■ Given exercise ■
Using the listing below, set down each line from the line containing "in imported if" through the line containing "# ---- working", both ends included, exactly and with nothing added.

■ Stored data entries ■
• • •
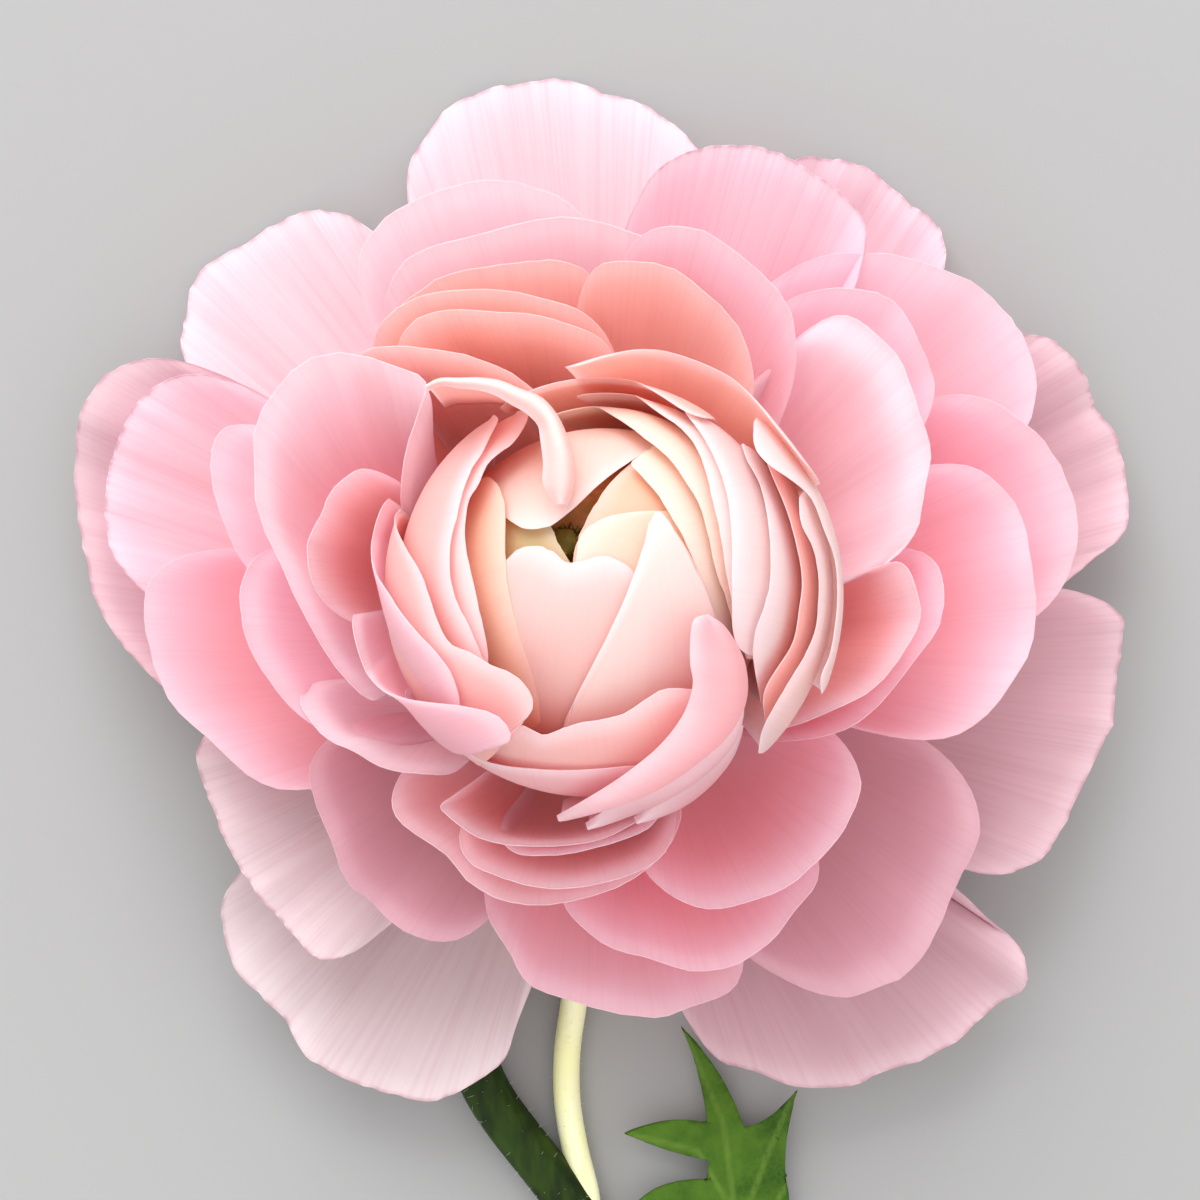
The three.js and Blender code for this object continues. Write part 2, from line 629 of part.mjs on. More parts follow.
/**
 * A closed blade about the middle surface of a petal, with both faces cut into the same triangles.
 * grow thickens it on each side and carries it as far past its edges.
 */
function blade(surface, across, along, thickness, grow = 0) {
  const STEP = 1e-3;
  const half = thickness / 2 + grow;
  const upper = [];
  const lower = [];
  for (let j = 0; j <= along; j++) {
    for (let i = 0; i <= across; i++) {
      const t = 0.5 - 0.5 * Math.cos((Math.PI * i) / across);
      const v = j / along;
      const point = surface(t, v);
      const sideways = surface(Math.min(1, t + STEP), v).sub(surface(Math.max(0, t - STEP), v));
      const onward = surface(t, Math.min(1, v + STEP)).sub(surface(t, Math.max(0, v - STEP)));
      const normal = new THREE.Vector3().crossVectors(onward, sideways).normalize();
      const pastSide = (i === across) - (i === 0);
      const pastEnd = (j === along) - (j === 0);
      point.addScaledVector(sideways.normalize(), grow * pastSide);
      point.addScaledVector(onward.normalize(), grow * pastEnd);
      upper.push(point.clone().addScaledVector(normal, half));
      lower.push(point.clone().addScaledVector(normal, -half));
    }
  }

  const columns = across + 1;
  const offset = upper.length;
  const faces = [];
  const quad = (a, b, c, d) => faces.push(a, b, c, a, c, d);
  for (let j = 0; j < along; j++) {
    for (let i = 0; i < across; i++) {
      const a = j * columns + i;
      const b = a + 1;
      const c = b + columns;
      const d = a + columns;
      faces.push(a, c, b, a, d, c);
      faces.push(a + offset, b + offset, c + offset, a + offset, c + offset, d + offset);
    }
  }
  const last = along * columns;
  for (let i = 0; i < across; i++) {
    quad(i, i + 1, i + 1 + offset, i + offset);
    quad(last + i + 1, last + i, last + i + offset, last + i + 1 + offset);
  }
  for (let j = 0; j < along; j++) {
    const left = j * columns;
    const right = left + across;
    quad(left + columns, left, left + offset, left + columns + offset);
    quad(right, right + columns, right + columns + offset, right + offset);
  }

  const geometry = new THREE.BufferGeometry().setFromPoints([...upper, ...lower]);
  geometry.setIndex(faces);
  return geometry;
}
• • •
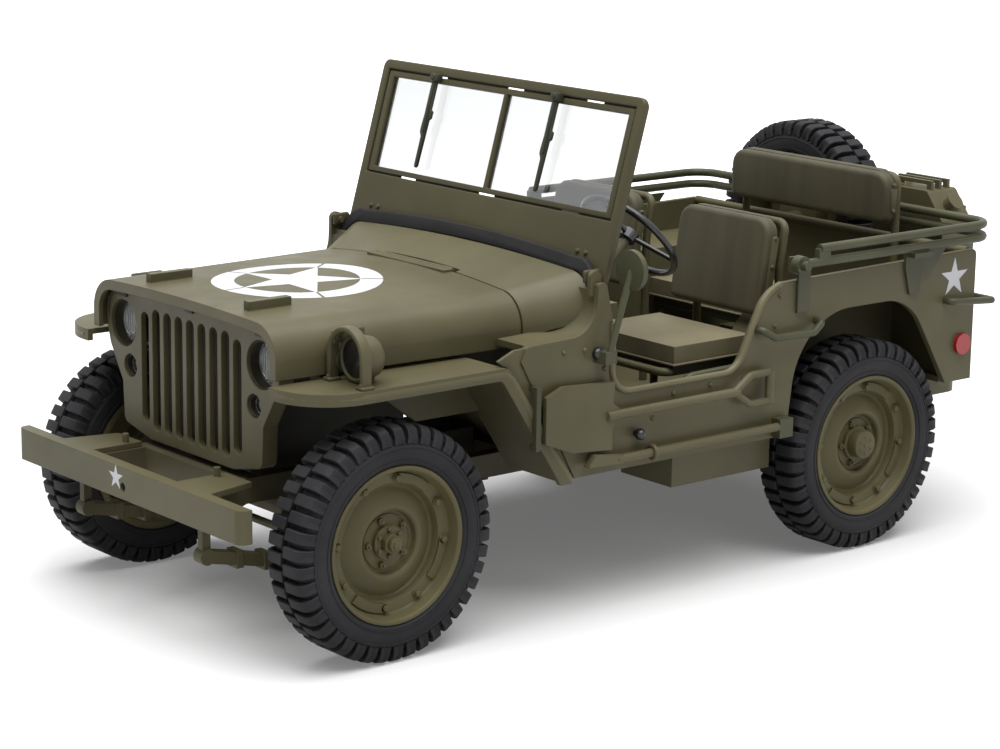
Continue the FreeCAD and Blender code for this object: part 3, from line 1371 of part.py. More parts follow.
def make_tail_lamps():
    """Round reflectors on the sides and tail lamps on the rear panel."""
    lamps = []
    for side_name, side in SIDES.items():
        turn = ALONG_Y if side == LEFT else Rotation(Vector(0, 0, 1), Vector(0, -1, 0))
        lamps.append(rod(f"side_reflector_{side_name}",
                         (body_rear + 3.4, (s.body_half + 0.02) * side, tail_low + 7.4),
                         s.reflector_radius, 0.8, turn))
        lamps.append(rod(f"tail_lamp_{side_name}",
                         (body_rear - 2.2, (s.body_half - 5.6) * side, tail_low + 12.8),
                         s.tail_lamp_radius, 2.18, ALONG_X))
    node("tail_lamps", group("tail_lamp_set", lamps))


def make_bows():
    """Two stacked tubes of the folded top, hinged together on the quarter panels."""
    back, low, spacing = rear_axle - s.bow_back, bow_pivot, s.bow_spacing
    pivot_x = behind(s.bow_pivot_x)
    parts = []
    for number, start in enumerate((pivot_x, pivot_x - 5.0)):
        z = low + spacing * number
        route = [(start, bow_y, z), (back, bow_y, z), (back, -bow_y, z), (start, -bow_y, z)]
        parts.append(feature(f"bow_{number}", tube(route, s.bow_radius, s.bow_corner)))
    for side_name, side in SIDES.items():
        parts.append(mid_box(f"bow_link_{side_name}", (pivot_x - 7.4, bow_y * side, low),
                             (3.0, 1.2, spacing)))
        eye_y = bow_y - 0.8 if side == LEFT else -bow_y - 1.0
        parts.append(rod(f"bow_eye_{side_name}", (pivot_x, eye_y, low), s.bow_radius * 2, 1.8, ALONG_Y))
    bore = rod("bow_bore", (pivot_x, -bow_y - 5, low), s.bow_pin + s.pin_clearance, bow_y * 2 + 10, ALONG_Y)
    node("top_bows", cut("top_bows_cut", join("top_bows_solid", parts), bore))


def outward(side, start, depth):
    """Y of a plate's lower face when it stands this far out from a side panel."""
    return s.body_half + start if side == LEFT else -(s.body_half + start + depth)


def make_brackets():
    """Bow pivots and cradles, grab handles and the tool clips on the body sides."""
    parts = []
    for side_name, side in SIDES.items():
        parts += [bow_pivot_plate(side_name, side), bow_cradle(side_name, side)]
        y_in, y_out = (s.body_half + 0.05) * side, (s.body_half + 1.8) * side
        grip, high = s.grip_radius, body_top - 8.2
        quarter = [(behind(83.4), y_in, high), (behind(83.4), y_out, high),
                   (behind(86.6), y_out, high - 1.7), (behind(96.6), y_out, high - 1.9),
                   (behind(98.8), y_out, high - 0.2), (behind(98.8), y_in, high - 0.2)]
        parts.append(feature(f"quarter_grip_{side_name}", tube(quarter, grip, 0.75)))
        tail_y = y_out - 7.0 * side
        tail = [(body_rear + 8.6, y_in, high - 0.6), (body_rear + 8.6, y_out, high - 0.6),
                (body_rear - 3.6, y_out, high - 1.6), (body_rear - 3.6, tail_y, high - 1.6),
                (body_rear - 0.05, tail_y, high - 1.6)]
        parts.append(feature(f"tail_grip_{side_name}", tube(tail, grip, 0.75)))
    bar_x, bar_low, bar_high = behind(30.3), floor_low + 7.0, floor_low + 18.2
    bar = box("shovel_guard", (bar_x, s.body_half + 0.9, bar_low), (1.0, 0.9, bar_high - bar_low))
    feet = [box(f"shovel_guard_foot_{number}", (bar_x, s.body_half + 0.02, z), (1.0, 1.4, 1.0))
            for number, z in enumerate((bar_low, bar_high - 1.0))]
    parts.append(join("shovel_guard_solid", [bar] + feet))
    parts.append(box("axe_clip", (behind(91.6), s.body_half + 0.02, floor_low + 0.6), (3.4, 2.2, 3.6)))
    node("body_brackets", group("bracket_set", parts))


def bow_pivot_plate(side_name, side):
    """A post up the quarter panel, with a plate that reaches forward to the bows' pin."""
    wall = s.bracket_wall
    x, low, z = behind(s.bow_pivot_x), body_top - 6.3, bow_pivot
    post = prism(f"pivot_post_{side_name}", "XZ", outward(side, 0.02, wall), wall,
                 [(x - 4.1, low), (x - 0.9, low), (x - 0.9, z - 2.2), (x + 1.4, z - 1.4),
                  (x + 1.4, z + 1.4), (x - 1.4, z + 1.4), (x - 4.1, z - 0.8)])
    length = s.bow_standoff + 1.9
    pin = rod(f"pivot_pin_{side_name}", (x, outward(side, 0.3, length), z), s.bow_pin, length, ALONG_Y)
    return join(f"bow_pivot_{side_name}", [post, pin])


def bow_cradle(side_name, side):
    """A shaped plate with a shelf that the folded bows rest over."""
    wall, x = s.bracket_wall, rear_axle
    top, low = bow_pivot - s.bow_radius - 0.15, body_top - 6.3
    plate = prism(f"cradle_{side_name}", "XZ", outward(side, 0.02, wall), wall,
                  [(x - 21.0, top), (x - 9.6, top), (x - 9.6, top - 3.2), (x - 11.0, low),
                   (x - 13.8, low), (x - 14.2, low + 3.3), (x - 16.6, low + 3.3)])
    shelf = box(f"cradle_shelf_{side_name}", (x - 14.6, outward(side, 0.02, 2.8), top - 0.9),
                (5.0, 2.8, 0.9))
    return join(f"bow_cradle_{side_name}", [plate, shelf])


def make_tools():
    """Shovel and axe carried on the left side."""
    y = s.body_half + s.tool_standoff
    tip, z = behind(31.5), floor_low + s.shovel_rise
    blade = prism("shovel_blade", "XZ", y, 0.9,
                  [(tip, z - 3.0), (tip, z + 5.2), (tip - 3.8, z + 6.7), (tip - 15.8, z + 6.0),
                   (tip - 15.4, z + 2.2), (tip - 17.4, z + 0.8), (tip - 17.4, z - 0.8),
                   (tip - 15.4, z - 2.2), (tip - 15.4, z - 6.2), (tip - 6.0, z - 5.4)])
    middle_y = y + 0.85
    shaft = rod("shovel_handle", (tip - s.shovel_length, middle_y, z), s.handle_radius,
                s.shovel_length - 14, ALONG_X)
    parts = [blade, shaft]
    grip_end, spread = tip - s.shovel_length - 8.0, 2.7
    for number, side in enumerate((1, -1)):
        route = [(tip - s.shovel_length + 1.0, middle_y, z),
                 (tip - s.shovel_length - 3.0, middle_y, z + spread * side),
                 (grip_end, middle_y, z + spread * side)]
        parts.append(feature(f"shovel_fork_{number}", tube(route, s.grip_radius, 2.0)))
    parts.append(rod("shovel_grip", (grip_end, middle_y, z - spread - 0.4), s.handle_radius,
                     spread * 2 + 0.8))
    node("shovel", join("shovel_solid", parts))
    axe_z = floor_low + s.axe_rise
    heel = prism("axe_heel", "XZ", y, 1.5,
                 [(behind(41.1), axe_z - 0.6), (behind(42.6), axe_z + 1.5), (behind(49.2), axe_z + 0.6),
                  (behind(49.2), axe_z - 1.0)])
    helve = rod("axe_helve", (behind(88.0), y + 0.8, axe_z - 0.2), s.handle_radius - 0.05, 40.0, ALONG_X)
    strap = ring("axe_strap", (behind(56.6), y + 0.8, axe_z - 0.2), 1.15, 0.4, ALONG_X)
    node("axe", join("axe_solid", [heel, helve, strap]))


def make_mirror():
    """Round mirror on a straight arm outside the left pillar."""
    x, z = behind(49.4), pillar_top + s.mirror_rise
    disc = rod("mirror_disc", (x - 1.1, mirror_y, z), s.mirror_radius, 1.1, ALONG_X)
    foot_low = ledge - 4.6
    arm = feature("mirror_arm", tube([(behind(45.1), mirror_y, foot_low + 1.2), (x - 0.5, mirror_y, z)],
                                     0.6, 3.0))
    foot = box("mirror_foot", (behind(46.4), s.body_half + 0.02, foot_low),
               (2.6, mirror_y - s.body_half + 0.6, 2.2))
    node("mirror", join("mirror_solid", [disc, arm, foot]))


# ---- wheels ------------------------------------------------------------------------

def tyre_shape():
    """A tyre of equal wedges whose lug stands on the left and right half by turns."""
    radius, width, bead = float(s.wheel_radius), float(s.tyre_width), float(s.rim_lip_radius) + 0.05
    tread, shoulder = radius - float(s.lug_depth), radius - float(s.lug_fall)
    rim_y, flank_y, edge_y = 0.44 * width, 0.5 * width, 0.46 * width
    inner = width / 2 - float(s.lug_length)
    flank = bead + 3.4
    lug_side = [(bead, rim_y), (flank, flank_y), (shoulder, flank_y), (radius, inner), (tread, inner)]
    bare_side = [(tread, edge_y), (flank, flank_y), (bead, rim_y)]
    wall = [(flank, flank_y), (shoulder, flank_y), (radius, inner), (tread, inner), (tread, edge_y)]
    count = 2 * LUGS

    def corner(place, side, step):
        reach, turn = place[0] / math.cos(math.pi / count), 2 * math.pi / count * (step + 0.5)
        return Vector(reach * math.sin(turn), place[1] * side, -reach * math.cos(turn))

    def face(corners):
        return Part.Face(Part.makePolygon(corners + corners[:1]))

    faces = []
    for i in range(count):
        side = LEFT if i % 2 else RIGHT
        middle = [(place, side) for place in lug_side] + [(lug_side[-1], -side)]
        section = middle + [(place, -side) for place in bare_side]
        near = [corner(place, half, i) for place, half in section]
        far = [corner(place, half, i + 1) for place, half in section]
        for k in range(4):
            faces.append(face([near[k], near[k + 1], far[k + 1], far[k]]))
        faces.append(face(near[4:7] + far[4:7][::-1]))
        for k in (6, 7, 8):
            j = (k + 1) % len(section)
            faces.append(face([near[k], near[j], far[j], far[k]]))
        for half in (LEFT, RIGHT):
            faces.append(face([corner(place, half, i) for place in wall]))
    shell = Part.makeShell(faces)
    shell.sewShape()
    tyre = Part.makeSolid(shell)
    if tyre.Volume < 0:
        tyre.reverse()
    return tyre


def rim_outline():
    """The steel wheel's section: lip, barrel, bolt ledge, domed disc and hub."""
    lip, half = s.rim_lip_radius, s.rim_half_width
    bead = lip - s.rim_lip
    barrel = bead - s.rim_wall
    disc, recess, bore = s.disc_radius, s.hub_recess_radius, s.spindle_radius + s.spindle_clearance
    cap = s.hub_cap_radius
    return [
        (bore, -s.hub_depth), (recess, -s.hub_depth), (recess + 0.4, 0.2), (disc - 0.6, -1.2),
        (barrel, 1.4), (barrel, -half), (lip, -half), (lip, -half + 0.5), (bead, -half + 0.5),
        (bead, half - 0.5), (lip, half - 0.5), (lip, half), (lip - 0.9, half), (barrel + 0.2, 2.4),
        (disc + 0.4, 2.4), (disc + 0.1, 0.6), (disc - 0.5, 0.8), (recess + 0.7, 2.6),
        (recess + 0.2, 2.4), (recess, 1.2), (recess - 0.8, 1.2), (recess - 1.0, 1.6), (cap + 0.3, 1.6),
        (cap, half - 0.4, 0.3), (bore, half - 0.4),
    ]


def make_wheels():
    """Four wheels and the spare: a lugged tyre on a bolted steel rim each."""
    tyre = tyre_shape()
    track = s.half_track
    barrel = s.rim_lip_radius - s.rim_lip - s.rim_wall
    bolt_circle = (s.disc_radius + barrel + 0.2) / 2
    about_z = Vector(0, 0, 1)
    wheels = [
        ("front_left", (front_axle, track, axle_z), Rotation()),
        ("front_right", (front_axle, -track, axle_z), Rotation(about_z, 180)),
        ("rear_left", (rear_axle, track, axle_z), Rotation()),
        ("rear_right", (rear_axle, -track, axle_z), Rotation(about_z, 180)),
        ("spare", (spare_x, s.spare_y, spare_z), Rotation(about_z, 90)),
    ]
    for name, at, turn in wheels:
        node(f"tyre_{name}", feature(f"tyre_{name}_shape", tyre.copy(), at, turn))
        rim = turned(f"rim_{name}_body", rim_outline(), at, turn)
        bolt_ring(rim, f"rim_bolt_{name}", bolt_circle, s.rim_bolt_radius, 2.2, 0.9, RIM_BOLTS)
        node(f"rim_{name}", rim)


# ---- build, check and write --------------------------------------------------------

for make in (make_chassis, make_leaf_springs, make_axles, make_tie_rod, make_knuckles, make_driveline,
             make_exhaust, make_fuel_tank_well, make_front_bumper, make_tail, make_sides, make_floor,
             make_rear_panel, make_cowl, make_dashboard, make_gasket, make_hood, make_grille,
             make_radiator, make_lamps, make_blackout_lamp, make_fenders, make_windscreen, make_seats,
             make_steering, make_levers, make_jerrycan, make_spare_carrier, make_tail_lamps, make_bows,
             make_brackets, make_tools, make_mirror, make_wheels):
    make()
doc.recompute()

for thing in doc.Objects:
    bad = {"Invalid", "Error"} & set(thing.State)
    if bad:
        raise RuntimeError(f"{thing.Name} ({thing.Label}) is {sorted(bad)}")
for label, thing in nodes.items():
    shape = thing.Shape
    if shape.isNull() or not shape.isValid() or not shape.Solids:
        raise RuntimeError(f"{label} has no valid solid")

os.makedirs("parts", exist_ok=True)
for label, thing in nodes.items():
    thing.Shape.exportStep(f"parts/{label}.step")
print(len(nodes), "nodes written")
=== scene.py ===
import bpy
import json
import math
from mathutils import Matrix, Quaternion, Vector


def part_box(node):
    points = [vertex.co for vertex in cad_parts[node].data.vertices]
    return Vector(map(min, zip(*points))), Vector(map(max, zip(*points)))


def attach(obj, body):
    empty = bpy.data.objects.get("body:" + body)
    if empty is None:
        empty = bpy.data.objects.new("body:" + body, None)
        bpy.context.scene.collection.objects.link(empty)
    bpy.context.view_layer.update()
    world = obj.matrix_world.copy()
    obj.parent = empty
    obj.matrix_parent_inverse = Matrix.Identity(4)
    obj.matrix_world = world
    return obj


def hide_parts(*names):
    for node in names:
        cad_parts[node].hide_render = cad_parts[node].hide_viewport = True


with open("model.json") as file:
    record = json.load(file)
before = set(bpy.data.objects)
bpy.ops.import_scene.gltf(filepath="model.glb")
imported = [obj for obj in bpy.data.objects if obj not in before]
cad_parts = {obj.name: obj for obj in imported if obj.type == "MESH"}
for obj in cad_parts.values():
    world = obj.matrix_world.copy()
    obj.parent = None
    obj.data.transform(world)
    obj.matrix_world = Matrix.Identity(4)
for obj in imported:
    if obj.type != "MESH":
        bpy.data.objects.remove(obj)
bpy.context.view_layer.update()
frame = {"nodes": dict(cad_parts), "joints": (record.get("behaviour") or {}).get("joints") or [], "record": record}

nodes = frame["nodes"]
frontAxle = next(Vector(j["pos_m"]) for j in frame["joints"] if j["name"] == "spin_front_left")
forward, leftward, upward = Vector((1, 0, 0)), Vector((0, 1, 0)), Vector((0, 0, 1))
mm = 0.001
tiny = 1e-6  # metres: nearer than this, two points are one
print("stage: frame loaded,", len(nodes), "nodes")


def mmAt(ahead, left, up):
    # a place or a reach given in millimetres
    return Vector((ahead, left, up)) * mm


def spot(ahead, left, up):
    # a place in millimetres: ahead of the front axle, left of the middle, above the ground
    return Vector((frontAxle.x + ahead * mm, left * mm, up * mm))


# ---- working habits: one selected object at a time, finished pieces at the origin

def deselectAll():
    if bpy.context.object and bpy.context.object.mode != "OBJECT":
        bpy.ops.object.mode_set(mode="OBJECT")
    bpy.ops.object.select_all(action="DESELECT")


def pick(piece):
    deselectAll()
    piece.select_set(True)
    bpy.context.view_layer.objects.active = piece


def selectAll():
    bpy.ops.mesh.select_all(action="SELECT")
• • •
■ Task output ■
cad_parts = {obj.name: obj for obj in imported if obj.type == "MESH"}
for obj in cad_parts.values():
    world = obj.matrix_world.copy()
    obj.parent = None
    obj.data.transform(world)
    obj.matrix_world = Matrix.Identity(4)
for obj in imported:
    if obj.type != "MESH":
        bpy.data.objects.remove(obj)
bpy.context.view_layer.update()
frame = {"nodes": dict(cad_parts), "joints": (record.get("behaviour") or {}).get("joints") or [], "record": record}

nodes = frame["nodes"]
frontAxle = next(Vector(j["pos_m"]) for j in frame["joints"] if j["name"] == "spin_front_left")
forward, leftward, upward = Vector((1, 0, 0)), Vector((0, 1, 0)), Vector((0, 0, 1))
mm = 0.001
tiny = 1e-6  # metres: nearer than this, two points are one
print("stage: frame loaded,", len(nodes), "nodes")


def mmAt(ahead, left, up):
    # a place or a reach given in millimetres
    return Vector((ahead, left, up)) * mm


def spot(ahead, left, up):
    # a place in millimetres: ahead of the front axle, left of the middle, above the ground
    return Vector((frontAxle.x + ahead * mm, left * mm, up * mm))


# ---- working habits: one selected object at a time, finished pieces at the origin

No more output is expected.